Ask me about the shitty opinions I have about Paradox games!
Yea okay I've definitely cracked it.
Resume seems to pick your oldest ironman, I have no idea why. So if I have a cloud save from 2411 and a non-cloud from 2400 it wants my latter one.
Then it instantly saves over that save when you load.


I like being friends with people. It's like perma-alliances in Civ4.

Armadillo Tank
Mar 26, 2010

Captain Oblivious posted:

Espionage systems are literally always bad.

Chomp8645 posted:

Espionage systems are usually stupid bullshit in these types of games.

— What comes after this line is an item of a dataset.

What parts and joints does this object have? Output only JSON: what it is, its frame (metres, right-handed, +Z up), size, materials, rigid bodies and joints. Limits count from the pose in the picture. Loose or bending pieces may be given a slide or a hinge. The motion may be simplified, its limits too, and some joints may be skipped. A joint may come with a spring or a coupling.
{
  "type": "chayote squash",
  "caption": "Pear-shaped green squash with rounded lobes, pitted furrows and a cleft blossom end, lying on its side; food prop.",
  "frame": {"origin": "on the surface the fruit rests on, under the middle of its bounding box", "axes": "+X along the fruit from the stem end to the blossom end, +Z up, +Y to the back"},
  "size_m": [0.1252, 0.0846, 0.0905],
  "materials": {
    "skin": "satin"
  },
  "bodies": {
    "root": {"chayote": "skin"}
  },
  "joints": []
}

Therefore I have no doubt they'll eventually want to add it in because, just like ship design, "our metrics say players expect it".

Gyrotica
Nov 26, 2012

Grafted to machines your builders did not understand.
What if it's just assumed that you have spies and such that you don't manage, but serve as interesting story event trees? Espionage could just be a big story pack DLC.

Armadillo Tank
Mar 26, 2010

Chomp8645 posted:

I think this is what Creative Assembly finally did somewhere around Shogun 2 and their games have only gotten better and better sense. imo it's probably responsible in a big for their success. A lot of the poo poo that people initially took umbrage with, infantry being able to pull siege ladders from their pockets, single-direction city sieges, etc, were done primarily because "it lets the AI not make a fool of itself in every single battle". And they end being very good changes.


Meanwhile, the only way to remove all the system the AI can't handle in Stellaris would be "right click --> uninstall".

In a serious reply: I would really like all the stellaris DLC before some point to be free and/or already with the game (I've even bought the plantoids one already). The issues with the AI are only compounded by the usual Paradox issue of every DLC must add depth but also be isolated creating these Blue Hole (https://en.wikipedia.org/wiki/Blue_hole) kind of depth to the game. I don't think this will happen and the closest this will likely come is Stellaris 2.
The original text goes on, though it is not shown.